— Start of SOURCE MATERIAL —

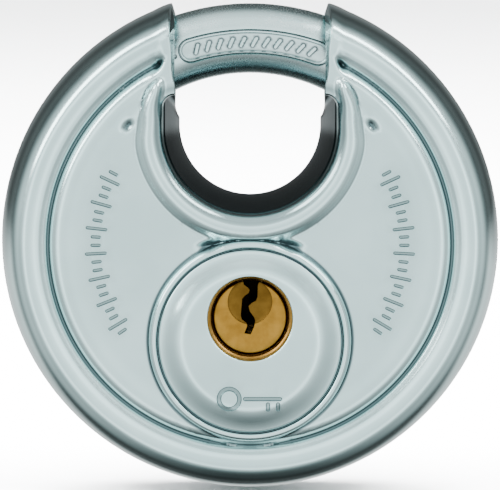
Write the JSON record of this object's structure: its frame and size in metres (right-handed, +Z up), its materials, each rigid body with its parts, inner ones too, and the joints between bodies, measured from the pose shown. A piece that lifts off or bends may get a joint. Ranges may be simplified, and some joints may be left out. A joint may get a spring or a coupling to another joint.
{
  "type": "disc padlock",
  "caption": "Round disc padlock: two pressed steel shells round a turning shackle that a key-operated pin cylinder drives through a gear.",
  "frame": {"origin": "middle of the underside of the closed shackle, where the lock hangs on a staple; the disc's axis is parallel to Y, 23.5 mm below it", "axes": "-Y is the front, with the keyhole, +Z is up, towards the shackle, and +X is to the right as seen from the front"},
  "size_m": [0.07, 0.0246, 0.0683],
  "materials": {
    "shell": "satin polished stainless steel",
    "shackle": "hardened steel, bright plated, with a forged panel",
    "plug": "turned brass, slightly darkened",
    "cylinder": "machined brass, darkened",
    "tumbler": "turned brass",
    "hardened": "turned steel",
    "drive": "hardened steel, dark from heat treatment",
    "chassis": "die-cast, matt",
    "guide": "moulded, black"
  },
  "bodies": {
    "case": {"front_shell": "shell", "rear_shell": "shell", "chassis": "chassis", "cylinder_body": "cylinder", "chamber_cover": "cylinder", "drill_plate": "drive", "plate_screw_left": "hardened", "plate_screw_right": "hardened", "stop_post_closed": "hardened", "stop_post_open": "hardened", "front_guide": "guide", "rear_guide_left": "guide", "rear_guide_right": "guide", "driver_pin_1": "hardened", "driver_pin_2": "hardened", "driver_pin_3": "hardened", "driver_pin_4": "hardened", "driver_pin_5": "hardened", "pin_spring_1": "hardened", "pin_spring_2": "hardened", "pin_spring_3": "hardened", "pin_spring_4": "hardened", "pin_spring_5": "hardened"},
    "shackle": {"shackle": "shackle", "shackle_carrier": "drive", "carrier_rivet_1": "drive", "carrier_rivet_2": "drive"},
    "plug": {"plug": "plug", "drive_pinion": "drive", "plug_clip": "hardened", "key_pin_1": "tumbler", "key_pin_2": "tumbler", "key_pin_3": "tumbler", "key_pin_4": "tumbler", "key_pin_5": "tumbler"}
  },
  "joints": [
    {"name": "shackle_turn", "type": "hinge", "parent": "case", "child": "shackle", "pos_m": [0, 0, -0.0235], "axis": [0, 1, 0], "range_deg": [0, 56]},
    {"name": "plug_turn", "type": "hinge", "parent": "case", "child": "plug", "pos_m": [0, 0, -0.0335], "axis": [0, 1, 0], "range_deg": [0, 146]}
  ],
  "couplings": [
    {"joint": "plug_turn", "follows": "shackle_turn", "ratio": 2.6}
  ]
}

— End of SOURCE MATERIAL —

* **THE EXERCISE**:
Check each line above for the string "joints", then copy the ones that have it.

* **SOLUTION TO THIS PROBLEM**:
Write the JSON record of this object's structure: its frame and size in metres (right-handed, +Z up), its materials, each rigid body with its parts, inner ones too, and the joints between bodies, measured from the pose shown. A piece that lifts off or bends may get a joint. Ranges may be simplified, and some joints may be left out. A joint may get a spring or a coupling to another joint.
  "joints": [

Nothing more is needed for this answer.